In determining whether a statute's overbreadth is substantial, the courts consider a statute's application to real-world conduct, not fanciful hypotheticals. See, for example, id., at 301–302. Accordingly, the courts have repeatedly emphasized that an overbreadth claimant bears the burden of demonstrating, "from the text of [the law] and from actual fact" that substantial overbreadth exists. Virginia v. Hicks, 539 U.S. 113 (2003). Similarly, "there must be a realistic danger that the statute itself will significantly compromise recognized First Amendment protections of parties not before the Court for it to be facially challenged on overbreadth grounds". Members of City Council of Los Angeles v. Taxpayers for Vincent, 466 U.S. 789, 801 (1984). In Hoffman Estates v. The Flipside, Hoffman Estates, Inc., the Court held that the doctrine does not apply to commercial speech.

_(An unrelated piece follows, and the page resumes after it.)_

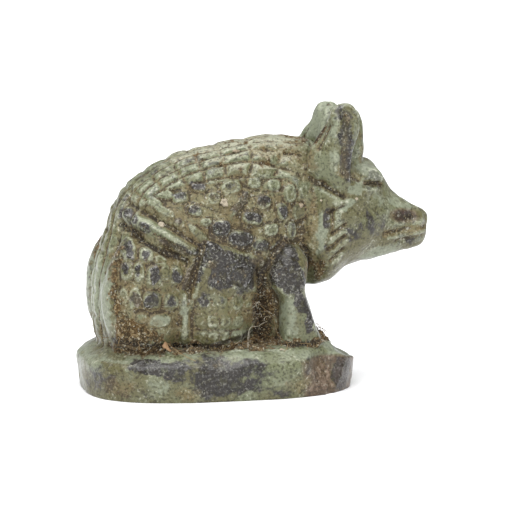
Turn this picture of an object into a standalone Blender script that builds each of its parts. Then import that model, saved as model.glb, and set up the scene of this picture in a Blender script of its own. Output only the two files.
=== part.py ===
"""Hedgehog seal amulet: a crouching long-eared hedgehog on an oval seal plate, carved from one stone.

The hedgehog faces +X, its right flank is at -Y, and the plate's underside, the seal's face, lies at Z = 0.
Rounded lumps are put together and softened into one skin, as hand-cut stone is worn, the broken and worn
places of the plate are taken off, and then the quills, the haunches and the face are cut as grooves.
"""

import math

import bmesh
import bpy
import numpy as np
from mathutils import Euler, Matrix, Vector

MM = 0.001

# The seal plate
PLATE_LENGTH = 12.6 * MM
PLATE_WIDTH = 8.6 * MM
PLATE_WALL = 1.65 * MM
PLATE_CROWN = 0.6 * MM
PLATE_SQUARENESS = 2.8

# The animal: its lumps and cuts are placed in hundredths of its length, above the plate's wall
FIGURE_LENGTH = 15.8 * MM
UNIT = FIGURE_LENGTH / 158

# The surface
VOXEL = 0.1 * MM
SOFTENING_ROUNDS = 10
TRIANGLES = 9400

# The cuts, in hundredths of the animal's length
QUILL_DEPTH = 1.7
BOSS_TOP = 0.7
BOSS_FOOT = 1.35
ROW_SPACING_TOP = 4.8
ROW_SPACING_RUMP = 7.6
SEGMENT_DEGREES = 11.7

# The quill bosses left standing on each flank: along, height, half length, half height, tilt in degrees
BOSSES = (
    [(-28.2, 76.3, 4.7, 1.8, -10), (-32.2, 72.2, 3.3, 1.8, -20), (-27.8, 68.6, 4.9, 1.8, -25)]
    + [(-20.8, 74.6, 3.3, 2.1, 10), (-21.8, 63.3, 2.6, 1.8, -20), (-14.0, 59.0, 5.6, 1.6, -40)]
    + [(-11.9, 78.8, 3.3, 1.7, -10), (-14.5, 69.1, 3.0, 2.3, -10), (-9.7, 63.7, 2.3, 1.6, 0)]
    + [(-5.5, 73.9, 3.0, 2.7, 0), (-2.7, 60.8, 4.0, 3.2, 0), (2.6, 78.2, 4.7, 2.7, 10)]
    + [(6.7, 71.2, 6.4, 1.5, 50), (6.3, 55.6, 5.6, 3.2, -10), (12.1, 64.3, 4.7, 2.7, -15)]
    + [(13.9, 79.8, 2.8, 2.3, 0), (16.2, 51.5, 3.7, 2.5, -15), (17.9, 71.1, 3.5, 2.7, 0)]
    + [(21.5, 58.4, 3.3, 2.7, 0), (23.1, 78.3, 3.0, 2.3, 0), (26.9, 66.0, 2.3, 3.7, 10)]
    + [(30.9, 73.7, 2.8, 3.7, 0), (31.9, 56.6, 1.9, 3.9, 0), (34.8, 65.0, 2.3, 3.2, 0)]
)
HAUNCH_BOSSES = (
    [(-45.2, 52.5, 3.1, 4.9, 0), (-37.6, 50.3, 3.2, 3.5, 0), (-31.1, 47.8, 2.9, 2.4, 0)]
    + [(-47.0, 43.1, 2.9, 4.1, 0), (-41.4, 43.0, 2.5, 3.9, 0), (-34.7, 40.5, 3.5, 4.8, 0)]
    + [(-29.3, 42.3, 1.9, 3.6, 0), (-24.5, 40.3, 2.9, 3.9, 0), (-48.7, 31.8, 2.2, 3.6, 0)]
    + [(-43.5, 30.8, 2.7, 5.0, 0), (-35.8, 29.6, 4.2, 4.3, 0), (-26.7, 28.8, 3.4, 3.8, 0)]
    + [(-40.8, 21.5, 3.0, 2.4, 0), (-32.0, 20.3, 5.3, 2.9, 0), (-25.0, 14.3, 3.6, 2.0, 0)]
)
KNEE_BOSSES = (
    [(-11.8, 28.0, 2.9, 3.0, 0), (-4.1, 28.5, 2.9, 2.8, 0), (4.0, 26.6, 2.9, 2.8, 0)]
    + [(10.3, 23.4, 2.2, 2.8, 0), (-14.0, 19.6, 2.3, 2.9, 0), (-8.1, 19.0, 2.5, 2.9, 0)]
    + [(-2.1, 19.0, 2.4, 2.9, 0), (4.5, 18.3, 2.6, 2.7, 0), (-13.4, 12.2, 2.4, 2.4, 0)]
    + [(-7.6, 11.8, 2.3, 2.3, 0), (-2.1, 11.8, 2.2, 2.3, 0), (4.0, 11.0, 2.6, 2.2, 0)]
)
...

Lewis Sargentich first analyzed and named the doctrine in 1970, in a famous note published in the Harvard Law Review, The First Amendment Overbreadth Doctrine (83 Harv. L. Rev. 844). Citing Sargentich's note, the U.S. Supreme Court explicitly recognized the doctrine in 1973 in Broadrick v. Oklahoma, where the Court stated "the possible harm to society in permitting some unprotected speech to go unpunished is outweighed by the possibility that protected speech of others may be muted and perceived grievances left to fester because of the possible inhibitory effects of overly broad statutes".